It is readily acknowledged that engineers are crucial to Australia’s future success – because they turn ideas into reality, and engineering underpins almost every aspect of modern life.
Opening the Australian Engineering Conference (AEC) in Sydney today, Engineers Australia CEO Peter McIntyre noted that while engineers are innovators, they are all too easily caught up in their day-to-day work to stop and take some time out to look at the big picture, and ask the big and important questions.
“This conference is an opportunity to do just that, with diverse topics united by the underlying theme of technological change and the future of engineering,” he said.
McIntyre also acknowledged Australia’s oldest known engineers, the Aboriginal people of Budj Bim in what is now Victoria. Around 6600 years ago, they used volcanic rock to build an ingenious system of channels and weirs to harvest eels as a food source year round.
AEC features an interesting lineup of topics with presentations led by experts from Australia and overseas. A common theme running through the three days is the way rapid technological advances are changing our world — and the engineering profession.
In her opening address, Chairman and National President of Engineers Australia, Trish White elaborated on the conference theme ‘what does the future hold for the future of engineering’.
Professions like law and accountancy have seen rapid commoditisation and robots are becoming better at surgery than surgeons.
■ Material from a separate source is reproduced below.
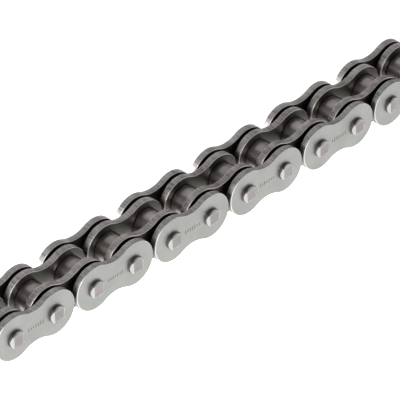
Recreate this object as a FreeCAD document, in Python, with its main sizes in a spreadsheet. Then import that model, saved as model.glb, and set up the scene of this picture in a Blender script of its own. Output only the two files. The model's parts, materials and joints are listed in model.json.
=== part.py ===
import FreeCAD, Part
import Sketcher
import os

from FreeCAD import Vector

# Sealed roller chain, 13 links long: 7 inner (roller) links and 6 outer (pin) links in turn.
# The middle of the strip is the origin. X runs along the chain, Y across it and Z up.

doc = FreeCAD.newDocument("RollerChain")


# ---- driving dimensions, in millimetres and degrees ----

sizes = doc.addObject("Spreadsheet::Sheet", "Sizes")
dimensions = [
    ("pitch", 15.875, "between neighbouring pin centres"),
    ("innerWidth", 6.35, "between the two inner plates"),
    ("lobeRadius", 7.5, "round ends of every plate"),
    ("waistHalf", 5.55, "half height of a plate at its waist"),
    ("innerThickness", 2.3, "inner plate"),
    ("outerThickness", 2.25, "outer plate"),
    ("plateGap", 1.285, "room for the seal between an inner and an outer plate"),
    ("plateBevel", 0.15, "broken edge of the plates"),
    ("rollerRadius", 5.08, "outside of a roller"),
    ("rollerPlay", 0.1, "gap between a roller and the plate beside it"),
    ("rollerFit", 0.06, "radial clearance of a roller on its bush"),
    ("rollerBevel", 0.35, "broken edge of the rollers"),
    ("bushRadius", 3.6, "outside of a bush"),
    ("bushProud", 0.3, "how far a bush stands out of its inner plate"),
    ("pinFit", 0.05, "radial clearance of a pin in its bush"),
    ("pinRadius", 2.62, "shank of a pin"),
    ("headRadius", 2.85, "riveted head of a pin"),
    ("headHeight", 1.5, "how far a head stands out of its outer plate"),
    ("facetStart", 1.75, "from the pin's axis to where a staked facet begins"),
    ("facetDrop", 0.64, "how far a facet has fallen at the edge of the head"),
    ("sealRadius", 0.61, "thickness of a seal ring, as a radius"),
    ("sealFit", 0.05, "radial gap between a seal ring and its bush"),
]
for row, (name, value, note) in enumerate(dimensions, start=1):
    sizes.set(f"A{row}", name)
    sizes.set(f"B{row}", str(value))
    sizes.set(f"C{row}", note)
    sizes.setAlias(f"B{row}", name)
doc.recompute()

linkCount = 13
middleLink = 7
sides = {"front": -1, "rear": 1}


# ---- helpers ----

def size(expression):
    """The present value of an expression of the sheet's cells."""
    value = sizes.evalExpression(expression)
    return getattr(value, "Value", value)


def newBody(name):
    body = doc.addObject("PartDesign::Body", name)
    body.Label = name
    return body


def newSketch(body, name, role):
    plane = next(part for part in body.Origin.OriginFeatures if part.Role == role)
    sketch = body.newObject("Sketcher::SketchObject", f"{body.Name}_{name}")
    sketch.AttachmentSupport = [(plane, "")]
    sketch.MapMode = "FlatFace"
    return sketch


def bindConstraint(sketch, kind, references, expression):
    number = sketch.addConstraint(Sketcher.Constraint(kind, *references, size(expression)))
    sketch.setExpression(f"Constraints[{number}]", expression)


def bindOffset(sketch, axis, point, side, expression):
    """Hold a sketch point at a signed distance from the origin, along X or Y."""
    origin = (-1, 1)
    references = (*origin, *point) if side > 0 else (*point, *origin)
    bindConstraint(sketch, f"Distance{axis}", references, expression)


def addCircle(sketch, radius, side=0):
    """A circle on the sketch's X axis: at the origin, or half a pitch to one side of it."""
    middle = Vector(side * size("Sizes.pitch / 2"), 0, 0)
    circle = sketch.addGeometry(Part.Circle(middle, Vector(0, 0, 1), size(radius)), False)
    bindConstraint(sketch, "Radius", (circle,), radius)
    if side:
        sketch.addConstraint(Sketcher.Constraint("PointOnObject", circle, 3, -1))
        bindOffset(sketch, "X", (circle, 3), side, "Sizes.pitch / 2")
    else:
        sketch.addConstraint(Sketcher.Constraint("Coincident", circle, 3, -1, 1))


def addTriangle(sketch, corners):
    """A closed triangle; each corner is ((side, expression) for X, (side, expression) for Y)."""
    points = [Vector(x[0] * size(x[1]), y[0] * size(y[1]), 0) for x, y in corners]
    lines = [
        sketch.addGeometry(Part.LineSegment(points[n], points[(n + 1) % 3]), False)
        for n in range(3)
    ]
    for n in range(3):
        sketch.addConstraint(Sketcher.Constraint("Coincident", lines[n], 2, lines[(n + 1) % 3], 1))
    for line, (x, y) in zip(lines, corners):
        bindOffset(sketch, "X", (line, 1), *x)
        bindOffset(sketch, "Y", (line, 1), *y)


def padBothWays(body, sketch, length):
    pad = body.newObject("PartDesign::Pad", sketch.Name.replace("_sketch", "_pad"))
    pad.Profile = sketch
    pad.SideType = "Symmetric"
    pad.setExpression("Length", length)
    doc.recompute()
    return pad


def pocketBothWays(body, sketch, length=None):
    pocket = body.newObject("PartDesign::Pocket", sketch.Name.replace("_sketch", "_pocket"))
    pocket.Profile = sketch
    pocket.SideType = "Symmetric"
    if length:
        pocket.setExpression("Length", length)
    else:
        pocket.Type = "ThroughAll"
    doc.recompute()
    return pocket


def bevelFlatFaces(body, base, bevel):
    """Break every edge around the flat faces of the last feature."""
    flat = [
        f"Face{number}"
        for number, face in enumerate(base.Shape.Faces, start=1)
        if isinstance(face.Surface, Part.Plane)
    ]
    chamfer = body.newObject("PartDesign::Chamfer", f"{body.Name}_bevel")
    chamfer.Base = (base, flat)
    chamfer.setExpression("Size", bevel)
    doc.recompute()


def place(part, x="0", y="0"):
    part.setExpression("Placement.Base.x", x)
    part.setExpression("Placement.Base.y", y)


def linkMiddle(link):
    return f"Sizes.pitch * {link - middleLink}"


# ---- sub-parts ----

def makePlate(name, thickness, holeRadius):
    """A waisted plate: two round lobes, joined by hollow arcs that run tangent to them."""
    body = newBody(name)
    sketch = newSketch(body, "outline_sketch", "XZ_Plane")
    lobe = size("Sizes.lobeRadius")
    half = size("Sizes.pitch / 2")
    waist = "(Sizes.pitch ^ 2 / 4 + Sizes.waistHalf ^ 2 - Sizes.lobeRadius ^ 2)"
    waist += " / (2 * (Sizes.lobeRadius - Sizes.waistHalf))"
    waistY = size("Sizes.waistHalf") + size(waist)

    def point(x, y):
        """Where the lobe at x meets the waist arc centred at y, on the line between centres."""
        return Vector(x, 0, 0) + Vector(-x, y, 0).normalize() * lobe

    rightTop = point(half, waistY)
    leftTop = point(-half, waistY)
    leftBottom = point(-half, -waistY)
    rightBottom = point(half, -waistY)
    outline = [
        (rightBottom, Vector(half + lobe, 0, 0), rightTop),
        (rightTop, Vector(0, size("Sizes.waistHalf"), 0), leftTop),
        (leftTop, Vector(-half - lobe, 0, 0), leftBottom),
        (leftBottom, Vector(0, -size("Sizes.waistHalf"), 0), rightBottom),
    ]
    for start, middle, end in outline:
        sketch.addGeometry(Part.Arc(start, middle, end), False)
    rightLobe, topWaist, leftLobe, bottomWaist = range(4)
    # a waist arc is stored anticlockwise, so it starts where the outline leaves it
    for lobeArc, lobeEnd, waistArc, waistEnd in (
        (rightLobe, 2, topWaist, 2),
        (topWaist, 1, leftLobe, 1),
        (leftLobe, 2, bottomWaist, 2),
        (bottomWaist, 1, rightLobe, 1),
    ):
        sketch.addConstraint(Sketcher.Constraint("Tangent", lobeArc, lobeEnd, waistArc, waistEnd))
    sketch.addConstraint(Sketcher.Constraint("Equal", rightLobe, leftLobe))
    sketch.addConstraint(Sketcher.Constraint("Equal", topWaist, bottomWaist))
    for arc, side in ((rightLobe, 1), (leftLobe, -1)):
        sketch.addConstraint(Sketcher.Constraint("PointOnObject", arc, 3, -1))
        bindOffset(sketch, "X", (arc, 3), side, "Sizes.pitch / 2")
    bindConstraint(sketch, "Radius", (rightLobe,), "Sizes.lobeRadius")
    bindConstraint(sketch, "Radius", (topWaist,), waist)
    for side in (-1, 1):
        addCircle(sketch, holeRadius, side)
    pad = padBothWays(body, sketch, thickness)
    bevelFlatFaces(body, pad, "Sizes.plateBevel")
    return body


def makePins(name):
    """The two pins of an outer link: round shanks with riveted heads, staked on four sides."""
    body = newBody(name)
    toPlate = "Sizes.innerWidth / 2 + Sizes.innerThickness + Sizes.plateGap + Sizes.outerThickness"
    toEnd = f"{toPlate} + Sizes.headHeight"
    rod = newSketch(body, "rod_sketch", "XZ_Plane")
    ring = newSketch(body, "shank_sketch", "XZ_Plane")
    for side in (-1, 1):
        addCircle(rod, "Sizes.headRadius", side)
        addCircle(ring, "Sizes.pinRadius", side)
        addCircle(ring, "Sizes.headRadius * 2", side)
    padBothWays(body, rod, f"2 * ({toEnd})")
    pocketBothWays(body, ring, f"2 * ({toPlate})")

    # the cuts run a little past the head, on the same slope
    past = 1.2
    start = "Sizes.facetStart"
    rim = f"{start} + (Sizes.headRadius - {start}) * {past}"
    low = f"{toEnd} - Sizes.facetDrop * {past}"
    flanks = newSketch(body, "flank_sketch", "XY_Plane")
    crowns = newSketch(body, "crown_sketch", "YZ_Plane")
    for end in (-1, 1):
        for side in (-1, 1):
            addTriangle(crowns, [
                ((end, toEnd), (side, start)),
                ((end, toEnd), (side, rim)),
                ((end, low), (side, rim)),
            ])
            for pin in (-1, 1):
                # a cut towards the body's middle lies nearer to it than the pin's axis
                sign = "+" if side == pin else "-"
                addTriangle(flanks, [
                    ((pin, f"Sizes.pitch / 2 {sign} ({start})"), (end, toEnd)),
                    ((pin, f"Sizes.pitch / 2 {sign} ({rim})"), (end, toEnd)),
                    ((pin, f"Sizes.pitch / 2 {sign} ({rim})"), (end, low)),
                ])
    pocketBothWays(body, flanks)
    pocketBothWays(body, crowns)
    return body


def makeBushes(name):
    """The two bushes of an inner link, each a plain tube pressed through both plates."""
    body = newBody(name)
    sketch = newSketch(body, "ring_sketch", "XZ_Plane")
    for side in (-1, 1):
        addCircle(sketch, "Sizes.bushRadius", side)
        addCircle(sketch, "Sizes.pinRadius + Sizes.pinFit", side)
    padBothWays(body, sketch, "Sizes.innerWidth + 2 * (Sizes.innerThickness + Sizes.bushProud)")
    return body


def makeRoller(name):
    body = newBody(name)
    sketch = newSketch(body, "ring_sketch", "XZ_Plane")
    addCircle(sketch, "Sizes.rollerRadius")
    addCircle(sketch, "Sizes.bushRadius + Sizes.rollerFit")
    pad = padBothWays(body, sketch, "Sizes.innerWidth - 2 * Sizes.rollerPlay")
    rims = [
        f"Edge{number}"
        for number, edge in enumerate(pad.Shape.Edges, start=1)
        if isinstance(edge.Curve, Part.Circle) and edge.Curve.Radius > size("Sizes.bushRadius") * 1.1
    ]
    fillet = body.newObject("PartDesign::Fillet", f"{name}_rim")
    fillet.Base = (pad, rims)
    fillet.setExpression("Radius", "Sizes.rollerBevel")
    doc.recompute()
    return body


def makeSeals(name, pinSides):
    """Rubber rings around the ends of the bushes, in the gap beside each inner plate."""
    rings = []
    for side in pinSides:
        for across in sides.values():
            ring = doc.addObject("Part::Torus", f"{name}_ring")
            ring.setExpression("Radius2", "Sizes.sealRadius")
            ring.setExpression("Radius1", "Sizes.bushRadius + Sizes.sealFit + Sizes.sealRadius")
            ring.Placement.Rotation = FreeCAD.Rotation(Vector(1, 0, 0), 90)
            reach = "Sizes.innerWidth / 2 + Sizes.innerThickness + Sizes.sealRadius"
            place(ring, f"{side} * Sizes.pitch / 2", f"{across} * ({reach})")
            rings.append(ring)
    group = doc.addObject("Part::Compound", name)
    group.Label = name
    group.Links = rings
    return group


# ---- the chain ----

parts = []
for link in range(1, linkCount + 1):
    inner = link % 2 == 1
    kind = "inner" if inner else "outer"
    thickness = f"Sizes.{kind}Thickness"
    holeRadius = "Sizes.bushRadius" if inner else "Sizes.pinRadius"
    gap = "Sizes.innerWidth / 2"
    if not inner:
        gap += " + Sizes.innerThickness + Sizes.plateGap"
    for side, across in sides.items():
        plate = makePlate(f"{kind}_plate_{side}_{link:02d}", thickness, holeRadius)
        place(plate, linkMiddle(link), f"{across} * ({gap} + {thickness} / 2)")
        parts.append(plate)
    if inner:
        bushes = makeBushes(f"bush_pair_{link:02d}")
        # the two end bushes of the strip have no seals: a joining link brings its own
        sealed = [side for side in (-1, 1) if 1 <= link + side <= linkCount]
        seals = makeSeals(f"seal_rings_{link:02d}", sealed)
        for group in (bushes, seals):
            place(group, linkMiddle(link))
            parts.append(group)
        for letter, side in (("a", -1), ("b", 1)):
            roller = makeRoller(f"roller_{link:02d}{letter}")
            place(roller, f"{linkMiddle(link)} + {side} * Sizes.pitch / 2")
            parts.append(roller)
    else:
        pins = makePins(f"pin_pair_{link:02d}")
        place(pins, linkMiddle(link))
        parts.append(pins)
doc.recompute()


# ---- check and write ----

for item in doc.Objects:
    if "Invalid" in item.State or "Error" in item.State:
        raise RuntimeError(f"{item.Label}: {item.State}")

os.makedirs("parts", exist_ok=True)
for part in parts:
    if part.Shape.isNull() or not part.Shape.isValid():
        raise RuntimeError(f"{part.Label}: no valid shape")
    part.Shape.exportStep(f"parts/{part.Label}.step")
print(len(parts), "parts written")
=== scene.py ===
import json
import math

import bpy
from mathutils import Matrix, Vector


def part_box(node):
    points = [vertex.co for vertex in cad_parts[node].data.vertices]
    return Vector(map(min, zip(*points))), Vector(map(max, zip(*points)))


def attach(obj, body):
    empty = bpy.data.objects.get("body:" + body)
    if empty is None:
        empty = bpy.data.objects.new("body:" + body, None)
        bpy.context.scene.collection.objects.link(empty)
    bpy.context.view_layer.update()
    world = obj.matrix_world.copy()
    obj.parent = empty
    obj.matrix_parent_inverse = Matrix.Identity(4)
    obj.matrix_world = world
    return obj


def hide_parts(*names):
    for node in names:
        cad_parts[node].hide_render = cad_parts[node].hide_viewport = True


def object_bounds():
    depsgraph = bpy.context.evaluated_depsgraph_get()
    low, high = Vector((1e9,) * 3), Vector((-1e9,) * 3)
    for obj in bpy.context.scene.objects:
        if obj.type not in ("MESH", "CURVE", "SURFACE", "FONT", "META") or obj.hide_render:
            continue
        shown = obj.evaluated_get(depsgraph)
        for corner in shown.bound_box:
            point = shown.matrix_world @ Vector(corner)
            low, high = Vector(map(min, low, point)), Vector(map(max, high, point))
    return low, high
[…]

Despite these developments, White emphasised that the future of engineering in the country is bright.
“The value an engineer brings to the increasingly complex problems of modern times lies not solely in our technical knowledge, nor is it rooted just in our problem-solving processes,” White said.
“Rather, the value we add comes from the deliberate integration of both these things towards some meaningful end.”
A modern engineer has to think analytically and be prepared to get into the detail. But they also need to import ideas from wide networks, to collaborate across disciplines and to understand the broader context and complexity of the problem they seek to solve.
“You need to view technology through a human lens and you need much creativity to innovate,” added White.
Imperative to increase diversity
With women making up only 13.6 per cent of the country’s engineering workforce, the lack of diversity poses a significant challenge for the profession.
“Engineers Australia has set targets for our own organisation and we’re calling on universities and employers alike to step up and commit to targets,” White said.
Demand for engineers in is increasing and Engineers Australia sees no decline in that demand in the foreseeable future. But there is a challenge with the pipeline. Explained White, “Nationally, only 12 per cent of boys and seven per cent of girls study advanced math in Year 12. Less than six per cent Year 12 girls study physics.
Initiatives like STARportal, developed by Engineers Australia in partnership with Office of the Chief Scientist, will have an impact. STARportal is a database of STEM activities that link families, teachers and students to STEM activities online and in their local areas. Engineers Australia’s technical societies and colleges and Engineering Education Australia play a critical role in professional development.
How can engineers help?
“Offer to speak at careers nights at your old school,” White said.
“Encourage the kids in your life to take on STEM subjects. Talk to everyone, young and old, about what it is you do as an engineer and how that benefits society. Take on work experience kids and mentor junior engineers.”
The National Engineering Registry is another key initiative, as the community can be assured that engineers on the register are qualified to practice in their area of specialisation, abide by a professional code of ethics, participate in continuous professional development and are covered by professional indemnity insurance.
As the peak engineering organisation in this country, Engineers Australia exists to advance the science and practice of engineering for the benefit of the community.
“Our profession is like no other,” concluded White.